For Daniel Wolf, collecting beautiful and extraordinary things was the route to self-education, self-knowledge, discovery, wonderment—to pass on and, as he fervently hoped, to be appreciated by a wider world
Going back to the very beginnings of photography, Wolf managed in recent years to find unknown daguerreotypes by Joseph-Philibert Girault de Prangey, whose journeys around the Mediterranean in the 1840s documented, with the eye of a true artist, great monuments of the ancient world, many of them in the meantime destroyed or altered. Part of his collection contributed to the first ever show of Prangey at the Met, now at the Musée D’Orsay.
Wolf loved some contemporary artists, for example Jeff Koons—but was neither able nor willing to go into that, to him, crazy price-world—and Andy Warhol, the subject of an extraordinary four-hour documentary by Ric Burns, first shown in 2006, which Wolf actively and with enthusiasm co-produced. But he had many doubts about the contemporary art collecting scene, judging it to be largely an arbitrary ruse for the rich to cover their walls with easy-to-recognise-trophies.
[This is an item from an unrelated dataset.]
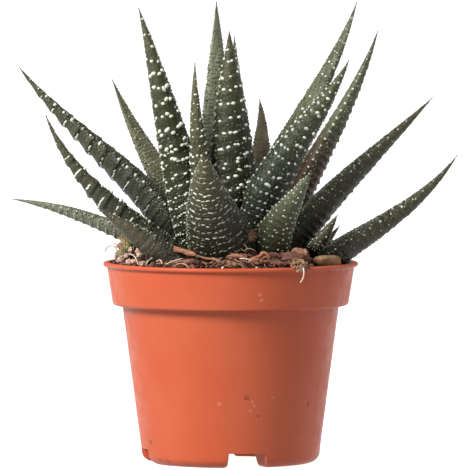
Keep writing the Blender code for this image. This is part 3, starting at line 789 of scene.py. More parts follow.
EDGE_GRAIN = WartLayer((-24, 14), 1.1, 1.3, (0.42, 0.32, 0.34), 0.2, 0.4, 30.0, 0.15, 0.16, both_edges=True)
TIP_GRAIN = WartLayer((-10, 6), 1.3, 9.0, (0.32, 0.27, 0.27), 0.1, 0.4, 30.0, 0.75, 0.2, (0.5, 0.98),
                      both_edges=True)
INNER_GRAIN = WartLayer((18, 162), 1.6, 1.5, (0.36, 0.26, 0.2), 0.35, 0.4, 30.0, 0.08, 0.06)
INNER_DOTS = WartLayer((16, 164), 4.2, 3.4, (0.44, 0.38, 0.32), 0.35, 0.4, 20.0, 0.85, 0.15)


@dataclass(frozen=True)
class Pattern:
    """How a leaf is marked: its swollen bands and the layers of warts on them.

    ridge is the swell of a band, in millimetres, saw how much it falls away on one side only, slant how far
    the bands lean across the leaf, and plain_base how much they fade towards its root.
    """

    pitch: float
    ridge: float
    saw: float
    layers: tuple[WartLayer, ...]
    slant: float = 0.0
    plain_base: float = 0.0


class Marking(Enum):
    """The patterns that the rosette shows."""

    BOLD = Pattern(4.7, 0.3, 0.5, (
        WartLayer((-168, -12), 4.7, 1.95, (0.84, 0.66, 0.54), 0.14, 0.26, 26.0, 0.97, 0.08, (0.36, 0.975)),
        WartLayer((-168, -12), 3.9, 1.75, (0.74, 0.46, 0.46), 0.1, 0.24, 22.0, 0.92, 0.12, (0.05, 0.4)),
        WartLayer((-166, -14), 1.5, 1.6, (0.4, 0.34, 0.36), 0.35, 0.3, 25.0, 0.16, 0.16, (0.05, 0.5)),
        edge_row(2.0, 0.42, 0.8), edge_row(1.5, 0.34, 0.5, -12.0, 0.2), TIP_GRAIN, EDGE_GRAIN, INNER_GRAIN,
        INNER_DOTS,
    ), 0.18)
    ZIGZAG = Pattern(4.5, 0.34, 0.5, (
        WartLayer((-168, -12), 4.5, 2.15, (0.75, 0.54, 0.49), 0.12, 0.24, 16.0, 0.95),
        WartLayer((-166, -14), 1.5, 1.6, (0.4, 0.34, 0.36), 0.35, 0.3, 25.0, 0.12, 0.12, (0.05, 0.6)),
        edge_row(2.2, 0.44, 0.85), TIP_GRAIN, EDGE_GRAIN, INNER_GRAIN,
    ), 0.34)
    MEDIUM = Pattern(3.3, 0.24, 0.4, (
        WartLayer((-165, -15), 3.1, 2.2, (0.72, 0.54, 0.46), 0.12, 0.22, 28.0, 0.74, 0.14),
        WartLayer((-165, -15), 1.4, 1.6, (0.38, 0.3, 0.28), 0.4, 0.3, 28.0, 0.14, 0.1),
        edge_row(2.2, 0.52, 0.92), edge_row(2.6, 0.36, 0.7, 14.0), EDGE_GRAIN, INNER_GRAIN, INNER_DOTS,
    ), 0.0, 0.7)
    DASHED = Pattern(2.4, 0.22, 0.4, (
        WartLayer((-174, -6), 2.4, 1.9, (0.8, 0.29, 0.28), 0.16, 0.2, 12.0, 0.5, 0.24, (0.16, 0.95)),
        WartLayer((-172, -8), 1.8, 1.9, (0.32, 0.26, 0.24), 0.3, 0.3, 30.0, 0.34, 0.2, (0.03, 0.6)),
        edge_row(1.4, 0.34, 0.55), EDGE_GRAIN, INNER_GRAIN,
    ), 0.0, 1.0)
    BANDED = Pattern(6.0, 0.95, 1.0, (
        WartLayer((-160, -34), 6.0, 1.05, (0.84, 0.4, 0.4), 0.16, 0.05, 6.0, 0.94, 0.06, (0.24, 0.975)),
        edge_row(4.1, 0.56, 0.97, 0.0), edge_row(2.7, 0.34, 0.35, 24.0, 0.3),
        edge_row(1.2, 0.34, 0.1, 44.0, 0.2),
        EDGE_GRAIN, INNER_GRAIN,
    ), 0.3, 0.5)
    LINED = Pattern(3.0, 0.34, 0.9, (
        WartLayer((-140, -30), 3.0, 0.9, (0.52, 0.17, 0.2), 0.06, 0.05, 6.0, 0.66, 0.1, (0.1, 0.9)),
        WartLayer((-176, -140), 1.5, 1.5, (0.34, 0.28, 0.26), 0.2, 0.3, 20.0, 0.45, 0.2, (0.1, 0.9)),
        WartLayer((-30, -6), 1.5, 1.5, (0.34, 0.28, 0.26), 0.2, 0.3, 20.0, 0.45, 0.2, (0.1, 0.9)),
        edge_row(3.0, 0.36, 0.8), EDGE_GRAIN, INNER_GRAIN,
    ), 0.2)
    SMUDGED = Pattern(3.4, 0.16, 0.6, (
        WartLayer((-160, -20), 4.2, 1.1, (0.56, 0.14, 0.14), 0.5, 0.1, 6.0, 0.24, 0.08, (0.2, 0.8)),
        WartLayer((-168, -12), 3.4, 3.6, (0.3, 0.24, 0.2), 0.5, 0.3, 20.0, 0.26, 0.12),
        edge_row(1.5, 0.28, 0.62, 0.0, 0.2), EDGE_GRAIN, INNER_GRAIN,
    ))
    FINE = Pattern(3.1, 0.22, 0.4, (
        WartLayer((-170, -10), 2.8, 1.6, (0.56, 0.46, 0.4), 0.12, 0.28, 25.0, 0.95, 0.12),
        WartLayer((-168, -12), 1.3, 1.3, (0.4, 0.28, 0.28), 0.3, 0.3, 25.0, 0.14, 0.1),
        WartLayer((12, 168), 3.1, 2.7, (0.42, 0.36, 0.3), 0.25, 0.3, 25.0, 0.8, 0.15),
        edge_row(2.2, 0.38, 0.8), EDGE_GRAIN, INNER_GRAIN,
    ))
    SPOTTED = Pattern(2.1, 0.12, 0.2, (
        WartLayer((-172, -8), 2.1, 1.85, (0.4, 0.33, 0.3), 0.18, 0.3, 30.0, 0.78, 0.18),
        edge_row(1.6, 0.36, 0.85), EDGE_GRAIN, INNER_GRAIN,
    ))
    KEELED = Pattern(4.2, 0.22, 0.5, (
        WartLayer((84, 96), 4.2, 9.0, (0.5, 0.46, 0.4), 0.05, 0.12, 20.0, 0.95),
        WartLayer((120, 134), 4.2, 9.0, (0.42, 0.36, 0.32), 0.3, 0.2, 20.0, 0.85),
        WartLayer((14, 166), 1.7, 1.6, (0.32, 0.28, 0.24), 0.3, 0.35, 25.0, 0.6, 0.2, (0.05, 0.45)),
        WartLayer((-168, -12), 3.4, 2.4, (0.5, 0.4, 0.34), 0.15, 0.28, 25.0, 0.86, 0.15),
        edge_row(3.0, 0.38, 0.8), EDGE_GRAIN, INNER_GRAIN,
    ))
    FAINT = Pattern(3.0, 0.28, 0.6, (
        WartLayer((-165, -30), 3.0, 2.0, (0.42, 0.3, 0.28), 0.25, 0.25, 20.0, 0.2, 0.16),
        WartLayer((-26, -14), 4.3, 9.0, (0.46, 0.38, 0.34), 0.05, 0.15, 20.0, 0.8, 0.1, both_edges=True),
        edge_row(1.9, 0.32, 0.35), EDGE_GRAIN, INNER_GRAIN,
    ))
    RIBBED = Pattern(2.5, 0.24, 0.3, (
        WartLayer((10, 170), 1.35, 1.2, (0.56, 0.26, 0.18), 0.2, 0.22, 12.0, 0.3, 0.08),
        WartLayer((12, 168), 4.6, 3.0, (0.4, 0.34, 0.3), 0.5, 0.3, 25.0, 0.6),
        WartLayer((-168, -12), 1.35, 1.3, (0.56, 0.27, 0.2), 0.2, 0.22, 12.0, 0.26, 0.08),
        WartLayer((-168, -12), 4.4, 3.0, (0.42, 0.36, 0.33), 0.4, 0.28, 25.0, 0.6, 0.2),
        edge_row(1.3, 0.34, 0.3), EDGE_GRAIN,
    ))
    EDGED = Pattern(2.6, 0.6, 0.8, (
        WartLayer((-165, -20), 2.6, 2.2, (0.4, 0.3, 0.26), 0.35, 0.25, 20.0, 0.15, 0.1),
        edge_row(2.8, 0.46, 0.85), EDGE_GRAIN,
        WartLayer((20, 160), 3.8, 3.6, (0.34, 0.3, 0.24), 0.45, 0.3, 20.0, 0.6, 0.2),
    ))
    PLAIN = Pattern(3.4, 0.08, 0.3, (EDGE_GRAIN,))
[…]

For Daniel Wolf, collecting, “touching”, beautiful and extraordinary things was the route to self-education, self-knowledge, discovery, wonderment—to pass on and, as he fervently hoped, to be appreciated by a wider world.
About seven years ago he acquired an abandoned jailhouse on the Hudson River, in Yonkers, just north of Manhattan, which, with the help of Maya Lin, he converted into a space in which all the objects, two- and three-dimensional, that he had brought together over decades and which for the most part had lain in boxes in warehouses, became visibly accessible to him, his friends and museum professionals. There he spent more and more time, secretly making refined abstract oil-stick drawings, something he hoped, too, he might one day be able to share with a wider world.
- Daniel Wolf, born Cheyenne, Wyoming 29 March 1955; married 1996 Maya Lin (two daughters); died Ridgway, Colorado 25 January 2021.